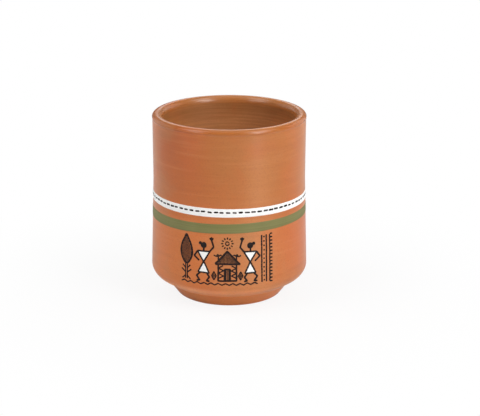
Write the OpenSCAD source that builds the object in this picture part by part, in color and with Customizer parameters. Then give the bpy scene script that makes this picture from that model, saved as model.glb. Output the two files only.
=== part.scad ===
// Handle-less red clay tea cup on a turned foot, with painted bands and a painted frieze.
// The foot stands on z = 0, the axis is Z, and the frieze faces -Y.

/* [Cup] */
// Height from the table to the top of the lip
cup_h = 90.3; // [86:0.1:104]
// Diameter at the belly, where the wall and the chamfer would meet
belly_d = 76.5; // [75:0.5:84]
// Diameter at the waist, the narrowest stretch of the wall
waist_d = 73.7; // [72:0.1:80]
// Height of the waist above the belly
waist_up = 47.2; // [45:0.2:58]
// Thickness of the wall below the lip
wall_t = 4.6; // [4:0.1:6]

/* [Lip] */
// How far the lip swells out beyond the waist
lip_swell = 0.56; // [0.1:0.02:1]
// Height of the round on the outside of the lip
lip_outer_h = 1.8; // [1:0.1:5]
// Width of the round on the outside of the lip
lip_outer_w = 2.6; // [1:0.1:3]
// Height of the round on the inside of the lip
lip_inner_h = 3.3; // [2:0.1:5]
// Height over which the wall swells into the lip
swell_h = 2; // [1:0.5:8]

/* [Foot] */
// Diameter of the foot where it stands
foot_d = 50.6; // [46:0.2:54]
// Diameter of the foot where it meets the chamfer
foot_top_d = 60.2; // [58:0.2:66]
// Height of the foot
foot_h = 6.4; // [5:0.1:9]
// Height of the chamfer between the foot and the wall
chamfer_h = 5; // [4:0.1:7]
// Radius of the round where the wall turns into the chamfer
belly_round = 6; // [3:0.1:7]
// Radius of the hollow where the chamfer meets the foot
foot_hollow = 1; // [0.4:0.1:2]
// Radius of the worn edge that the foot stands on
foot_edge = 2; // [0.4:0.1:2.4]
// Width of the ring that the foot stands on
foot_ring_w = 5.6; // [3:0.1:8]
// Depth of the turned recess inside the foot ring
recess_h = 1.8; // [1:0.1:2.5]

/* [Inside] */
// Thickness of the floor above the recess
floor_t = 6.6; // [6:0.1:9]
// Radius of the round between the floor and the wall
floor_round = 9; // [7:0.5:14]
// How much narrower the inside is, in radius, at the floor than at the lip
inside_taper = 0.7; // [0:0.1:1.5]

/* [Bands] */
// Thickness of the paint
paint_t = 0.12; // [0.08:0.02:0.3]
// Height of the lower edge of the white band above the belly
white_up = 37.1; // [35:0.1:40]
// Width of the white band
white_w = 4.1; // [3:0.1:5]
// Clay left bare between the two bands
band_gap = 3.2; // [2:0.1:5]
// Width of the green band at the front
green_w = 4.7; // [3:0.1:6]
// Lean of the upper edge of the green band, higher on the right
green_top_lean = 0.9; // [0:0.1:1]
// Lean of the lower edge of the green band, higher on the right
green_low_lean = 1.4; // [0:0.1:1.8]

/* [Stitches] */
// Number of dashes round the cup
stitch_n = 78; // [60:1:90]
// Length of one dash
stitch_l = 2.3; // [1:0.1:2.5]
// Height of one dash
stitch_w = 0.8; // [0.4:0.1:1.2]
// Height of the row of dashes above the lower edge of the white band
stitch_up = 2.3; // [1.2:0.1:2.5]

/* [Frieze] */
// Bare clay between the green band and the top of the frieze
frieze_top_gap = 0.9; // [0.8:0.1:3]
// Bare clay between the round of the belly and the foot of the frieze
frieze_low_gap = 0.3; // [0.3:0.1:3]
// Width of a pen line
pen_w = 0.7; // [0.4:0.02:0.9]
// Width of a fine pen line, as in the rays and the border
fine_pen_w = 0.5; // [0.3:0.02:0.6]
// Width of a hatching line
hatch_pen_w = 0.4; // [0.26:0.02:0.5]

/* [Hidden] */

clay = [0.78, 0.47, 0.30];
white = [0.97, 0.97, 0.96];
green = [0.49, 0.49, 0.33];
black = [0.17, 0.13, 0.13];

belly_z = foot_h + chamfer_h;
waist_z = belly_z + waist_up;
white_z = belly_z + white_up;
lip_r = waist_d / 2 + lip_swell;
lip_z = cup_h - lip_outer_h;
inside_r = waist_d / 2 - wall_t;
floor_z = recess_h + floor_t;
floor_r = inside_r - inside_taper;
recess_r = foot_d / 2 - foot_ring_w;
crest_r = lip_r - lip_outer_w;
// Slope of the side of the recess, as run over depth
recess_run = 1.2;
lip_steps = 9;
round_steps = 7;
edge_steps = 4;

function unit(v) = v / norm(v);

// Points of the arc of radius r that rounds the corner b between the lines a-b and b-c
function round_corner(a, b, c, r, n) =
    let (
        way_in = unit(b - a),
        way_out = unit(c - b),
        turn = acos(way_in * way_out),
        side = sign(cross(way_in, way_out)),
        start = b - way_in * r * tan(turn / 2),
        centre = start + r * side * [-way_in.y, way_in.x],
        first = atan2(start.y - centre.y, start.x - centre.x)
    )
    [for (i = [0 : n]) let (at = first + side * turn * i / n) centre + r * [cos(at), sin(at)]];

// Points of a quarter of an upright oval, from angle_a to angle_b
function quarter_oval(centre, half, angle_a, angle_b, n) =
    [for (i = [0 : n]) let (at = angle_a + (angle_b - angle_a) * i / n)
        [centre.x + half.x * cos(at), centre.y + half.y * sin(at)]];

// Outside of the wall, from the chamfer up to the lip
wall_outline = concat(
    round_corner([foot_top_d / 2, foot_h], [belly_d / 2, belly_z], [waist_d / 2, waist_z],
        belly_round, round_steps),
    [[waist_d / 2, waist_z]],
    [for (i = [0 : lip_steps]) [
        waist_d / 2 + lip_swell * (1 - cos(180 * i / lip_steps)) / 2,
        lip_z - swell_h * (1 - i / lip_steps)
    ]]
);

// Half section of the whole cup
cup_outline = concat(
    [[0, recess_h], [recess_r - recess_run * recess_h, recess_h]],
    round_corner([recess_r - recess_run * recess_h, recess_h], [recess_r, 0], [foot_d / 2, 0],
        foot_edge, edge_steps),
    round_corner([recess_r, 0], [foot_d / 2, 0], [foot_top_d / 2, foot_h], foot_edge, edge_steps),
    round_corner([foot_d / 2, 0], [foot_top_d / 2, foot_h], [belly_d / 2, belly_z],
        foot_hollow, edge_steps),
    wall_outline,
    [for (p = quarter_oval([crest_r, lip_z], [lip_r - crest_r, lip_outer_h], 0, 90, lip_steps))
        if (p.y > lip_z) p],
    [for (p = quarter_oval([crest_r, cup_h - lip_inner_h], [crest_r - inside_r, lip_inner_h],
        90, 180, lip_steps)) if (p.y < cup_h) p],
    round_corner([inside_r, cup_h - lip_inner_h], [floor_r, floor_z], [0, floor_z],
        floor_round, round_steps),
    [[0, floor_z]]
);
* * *
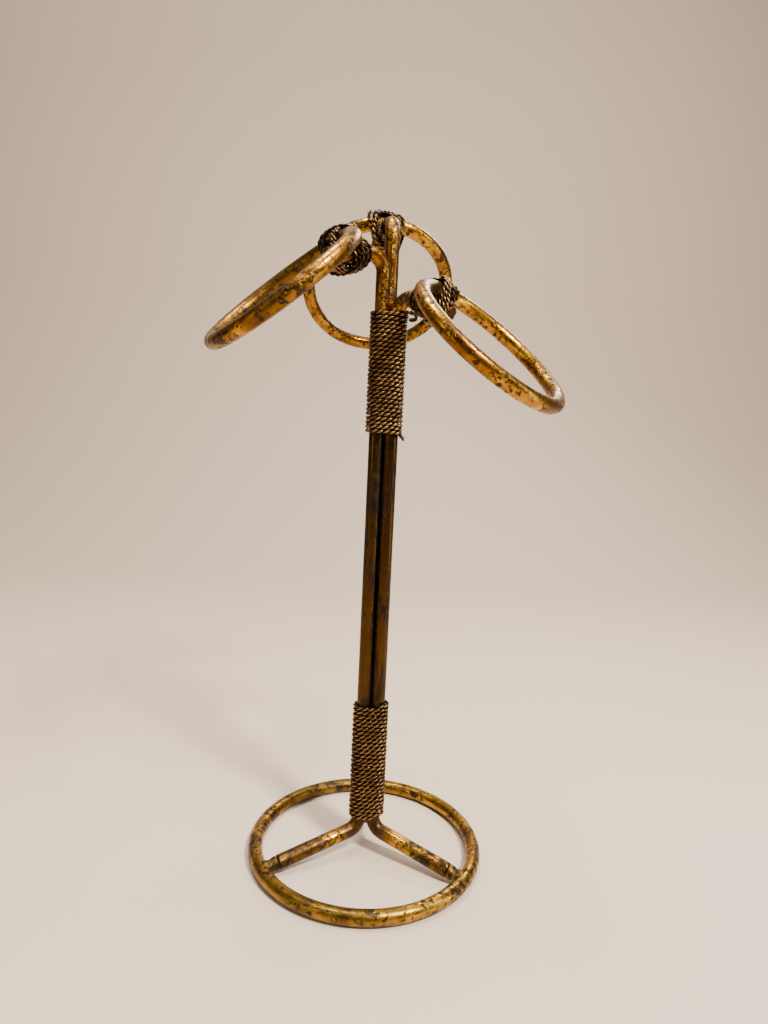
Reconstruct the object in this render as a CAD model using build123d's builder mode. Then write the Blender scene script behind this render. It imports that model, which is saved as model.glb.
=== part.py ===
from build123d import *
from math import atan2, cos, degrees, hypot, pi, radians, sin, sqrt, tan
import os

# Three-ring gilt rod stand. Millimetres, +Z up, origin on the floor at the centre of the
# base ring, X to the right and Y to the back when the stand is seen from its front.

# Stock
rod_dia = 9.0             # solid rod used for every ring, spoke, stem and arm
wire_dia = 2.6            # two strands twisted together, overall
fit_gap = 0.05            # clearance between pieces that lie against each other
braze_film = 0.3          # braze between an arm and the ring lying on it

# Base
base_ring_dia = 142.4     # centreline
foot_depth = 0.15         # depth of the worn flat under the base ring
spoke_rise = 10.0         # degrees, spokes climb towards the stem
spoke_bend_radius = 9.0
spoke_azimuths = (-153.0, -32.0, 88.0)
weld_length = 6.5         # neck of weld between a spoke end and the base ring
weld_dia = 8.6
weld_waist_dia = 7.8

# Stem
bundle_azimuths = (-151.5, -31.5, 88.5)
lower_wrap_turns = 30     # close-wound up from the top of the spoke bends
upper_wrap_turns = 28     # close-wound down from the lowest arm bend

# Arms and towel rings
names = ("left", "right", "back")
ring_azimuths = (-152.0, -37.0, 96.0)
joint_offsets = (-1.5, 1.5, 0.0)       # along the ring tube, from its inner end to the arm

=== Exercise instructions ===
In the listing above, find the line containing "Write the OpenSCAD" and the line containing "wall_t = 4.6; // [4:0.1:6]", then quote both, plus every line between them, exactly as written.

=== In response ===
Write the OpenSCAD source that builds the object in this picture part by part, in color and with Customizer parameters. Then give the bpy scene script that makes this picture from that model, saved as model.glb. Output the two files only.
=== part.scad ===
// Handle-less red clay tea cup on a turned foot, with painted bands and a painted frieze.
// The foot stands on z = 0, the axis is Z, and the frieze faces -Y.

/* [Cup] */
// Height from the table to the top of the lip
cup_h = 90.3; // [86:0.1:104]
// Diameter at the belly, where the wall and the chamfer would meet
belly_d = 76.5; // [75:0.5:84]
// Diameter at the waist, the narrowest stretch of the wall
waist_d = 73.7; // [72:0.1:80]
// Height of the waist above the belly
waist_up = 47.2; // [45:0.2:58]
// Thickness of the wall below the lip
wall_t = 4.6; // [4:0.1:6]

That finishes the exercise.